Dearest Betty and Carlin:
My wife and I both grew up in fairly dysfunctional (but non-abusive) families where sexual dialogue and education didn't exist. I was heavily committed to an evangelical religious worldview during my adolescent and young adult years, and we both came to our marriage bed as virgins, however one might define that term--no penetrative sex with any other human beings, save for one R-rated event during college on my part. I was 28 and she was 26. I was "saving it for Jesus--" with the hopes of a 0-60mph blissful eternal sexual life, a deferred-pleasure reward for being so strong and self-disciplined, and non-sinful.
Fast-forward 27 years. I am convinced that whatever personality type lead me into the strong religious zeal was the same culprit for keeping me from sexual communication, for almost the entirety of my married life. My religious worldview changed over a decade ago, but only now (interestingly after my wife convinced me to read Diana Gabaldon's Outlander Series with all its erotic honesty between the characters) have we begun to communicate, and the sex has finally become mutually enjoyable, although we are only taking baby steps--they are fun steps!
My question: I am reluctant to ask this, but I fear that I have lost the life opportunity to experience a sexual encounter with anyone else. I love my wife beyond anything. I would never do anything to hurt her, but I am afraid we are destined to be the only human beings on the planet who had one single sex partner in our lives. Why do I yearn for that human connection with another woman, to experience someone else's scent and feel and touch, when I have my own loving and growing opportunity at home with my soulmate? I am so incredibly envious of most of the site's audience about their opportunities to have experienced passionate sexual abandon with more than one person in their lives. Am I over-reacting? Am I under-appreciative? Is this the most selfish question around?

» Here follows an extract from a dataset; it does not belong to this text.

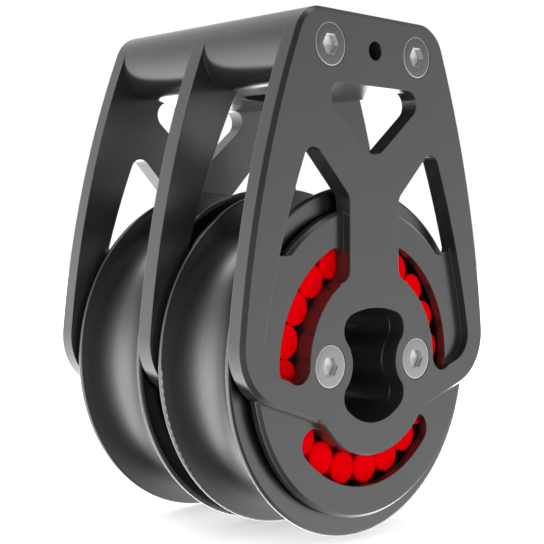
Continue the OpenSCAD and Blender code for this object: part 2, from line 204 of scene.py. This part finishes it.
def anodised_aluminium(colour, edge_break):
    """Milled aluminium, blasted and hard anodised: a dark metal with a soft, even sheen."""
    material, tree, shader = new_material(
        "hard anodised milled aluminium", Metallic=0.88, Roughness=0.24)
    place = add_node(tree, "ShaderNodeTexCoord").outputs["Object"]
    # Slow cloudiness of the anodic layer, over about 25 mm, which keeps the greys from being one flat tone
    cloud = add_node(tree, "ShaderNodeTexNoise", {"Scale": 40.0, "Detail": 3.0}, Vector=place)
    tone = add_node(tree, "ShaderNodeMix", {"data_type": "RGBA"}, Factor=cloud.outputs["Fac"])
    tone.inputs[6].default_value = rgba(colour, 0.93)
    tone.inputs[7].default_value = rgba(colour, 1.07)
    tree.links.new(tone.outputs[2], shader.inputs["Base Color"])
    # Blasted grain, 0.25 mm across: finer grit can't show, so it is drawn this coarse
    grain = add_node(tree, "ShaderNodeTexNoise", {"Scale": 4000.0, "Detail": 2.0}, Vector=place)
    sheen = add_node(tree, "ShaderNodeMapRange", {"To Min": 0.19, "To Max": 0.31},
                     Value=cloud.outputs["Fac"])
    tree.links.new(sheen.outputs["Result"], shader.inputs["Roughness"])
    # Deburred edges, rounded by a fifth of a millimetre, catch a thin line of light
    eased = add_node(tree, "ShaderNodeBevel", {"samples": 6, "Radius": edge_break})
    bump = add_node(tree, "ShaderNodeBump", {"Strength": 0.12, "Distance": 0.00002},
                    Height=grain.outputs["Fac"], Normal=eased.outputs["Normal"])
    tree.links.new(bump.outputs["Normal"], shader.inputs["Normal"])
    return material


def turned_aluminium(colour, pitch):
    """Lathe-turned, anodised aluminium: fine rings round the axis draw the highlight out across the groove."""
    material, tree, shader = new_material(
        "anodised turned aluminium", Metallic=1.0, Roughness=0.3)
    place = add_node(tree, "ShaderNodeTexCoord").outputs["Object"]
    radius, along = radius_from_axis(tree, place)
    # The tool moves along the profile, so the rings count both outwards and across the groove
    path = add_node(tree, "ShaderNodeMath", {"operation": "ADD"}, i0=radius, i1=along)
    ring_at = add_node(tree, "ShaderNodeCombineXYZ", X=path.outputs[0])
    rings = add_node(tree, "ShaderNodeTexNoise", {"Scale": 1.0 / pitch, "Detail": 2.0},
                     Vector=ring_at.outputs[0])
    bump = add_node(tree, "ShaderNodeBump", {"Strength": 0.25, "Distance": 0.00002},
                    Height=rings.outputs["Fac"])
    tree.links.new(bump.outputs["Normal"], shader.inputs["Normal"])
    tone = add_node(tree, "ShaderNodeMix", {"data_type": "RGBA"}, Factor=rings.outputs["Fac"])
    tone.inputs[6].default_value = rgba(colour, 0.9)
    tone.inputs[7].default_value = rgba(colour, 1.1)
    tree.links.new(tone.outputs[2], shader.inputs["Base Color"])
    return material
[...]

I'm definitely more sexually hungry than my wife, although we've gone from periodic dry spells of monthly sex to as often as 2-3 times per week more recently. I've fantasized about a prostitute, but likely wouldn't have the courage to go through with it, plus the horrible consequences if it should get out and hurt my wife in any way. I may be stuck, but it might be nice to know whether or not this is just a childish and selfish desire. At any rate, can I put in a plea to take sexual opportunities in life as they come, and don't, please don't commit to any "purity" BS prior to marriage.
Reluctant Poster-boy for Monogamy
My Dear man you are simply human, something most religions fail to recognize, except they have what they want: you suffering from excessive guilt which keeps you asking forgiveness..... from WHOM? Your pastor, priest, Jesus or god? It's really asking forgiveness for being human!
I have a terrible attitude toward all organized religions that manipulate us through sexual guilt. Free yourself. There are many ways to do this. One is an honest discussion with your wife about possibly attending a sex party. She most likely would not be interested. Or simply keeping your own counsel and connecting with a professional sex worker. Or investigating the Poly community where couples connect for recreational sex! Now there's a concept, yes? Recreational sex!
Or get yourself some sex toys (the Aneros and Fleshlight) and masturbate with outrageous fantasies about whores, sluts and dirty girls. Get into edging which is holding off for as along as possible until you finally let go into a HUGE orgasm that nearly knocks you out! There are just so many ways to deal with what I consider to be a terrible disservice to humanity and sexuality...Monogamy! It's all about controlling the masses by a few church fathers who are getting blowjobs from young boys. Or insecure men who desperately need to own their beloved's pussy. Let me know how you solve this natural longing.